Self-Narration as the Only Credible Choice for This Material
Belfort reads his own work with an energy that is difficult to separate from the content itself. He narrates the persuasion system as someone who used it, field-tested every principle, and can tell you exactly where it works and why. His voice has the cadence of a practiced speaker, he has spent years on the professional speaking circuit after his release, and he’s comfortable with a certain performative confidence that could read as swagger in print but functions as authority in audio.
The format matters here because sales training, more than almost any other business genre, depends on the tone of the teacher’s voice as part of the lesson. Belfort’s version of the Straight Line isn’t a neutral framework, it carries his conviction, his specific way of reading a room, his particular confidence in the principles he’s teaching. A third-party narrator would flatten that. The self-narration preserves something essential about the methodology, which is that it was built by and for a specific kind of practitioner operating at a specific level of intensity. The 4.7 rating across eight reviews reflects a small but satisfied audience.
What Listeners Should Be Clear About Before Starting
This book will not discuss or reconcile the ethical dimensions of Belfort’s biography. It presents the sales system without ongoing moral commentary. Listeners who find the source incompatible with their values should feel entirely free to note that and make their own assessment, the book itself doesn’t ask you to bracket that judgment, it just doesn’t make it for you.

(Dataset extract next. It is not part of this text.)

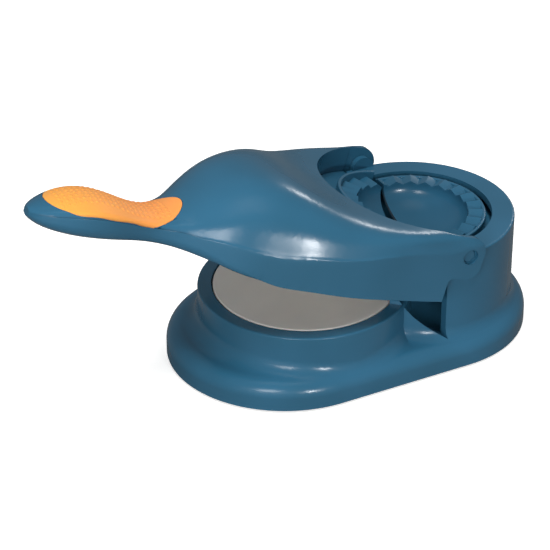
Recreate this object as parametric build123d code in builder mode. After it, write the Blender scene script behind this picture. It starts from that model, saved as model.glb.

For listeners who are specifically interested in learning high-volume sales methodology and are prepared to apply their own ethical filter to the techniques, the book delivers what it promises: a tested system, explained with real-world specificity, by the person who built it. That’s a narrower audience than the 4.7 rating might suggest, but within that audience, the reviews are consistently substantive.
Frequently Asked Questions
Does The Way of the Wolf address or acknowledge Belfort’s criminal history?
The book focuses entirely on the Straight Line Selling system rather than on Belfort’s biography or the events depicted in The Wolf of Wall Street. It is presented as a sales training resource, not a memoir. Listeners looking for reflection on the ethical dimensions of Belfort’s career will not find that material here.
Is Belfort’s Straight Line Selling system applicable to non-sales roles, or is it specific to direct sales?
Belfort frames the system as applicable to any persuasion context, negotiation, leadership, entrepreneurship, personal communication. The core principles around building logical and emotional certainty are broad enough to apply outside transactional sales, though the examples and language are heaviest in direct and phone sales contexts, which is Belfort’s primary domain.
How does this compare to other sales audiobooks like Grant Cardone’s The 10X Rule or Neil Rackham’s SPIN Selling?
Belfort’s approach is closer to a systematic methodology than Cardone’s motivational framework, though both share a high-intensity register. Compared to Rackham’s research-based SPIN Selling, The Way of the Wolf is more practitioner-testimonial than empirically validated. Listeners who want evidence-based sales science alongside Belfort’s experiential framework would benefit from reading both.
Does self-narrating add to or detract from the material in this case?
Most listeners find it adds significantly. Sales training depends on the register of the teacher’s voice as part of the lesson, and Belfort narrates with the authority of someone who built and lived the system. The performative confidence in his delivery is actually instructive rather than incidental, he’s demonstrating the certainty he’s teaching you to cultivate.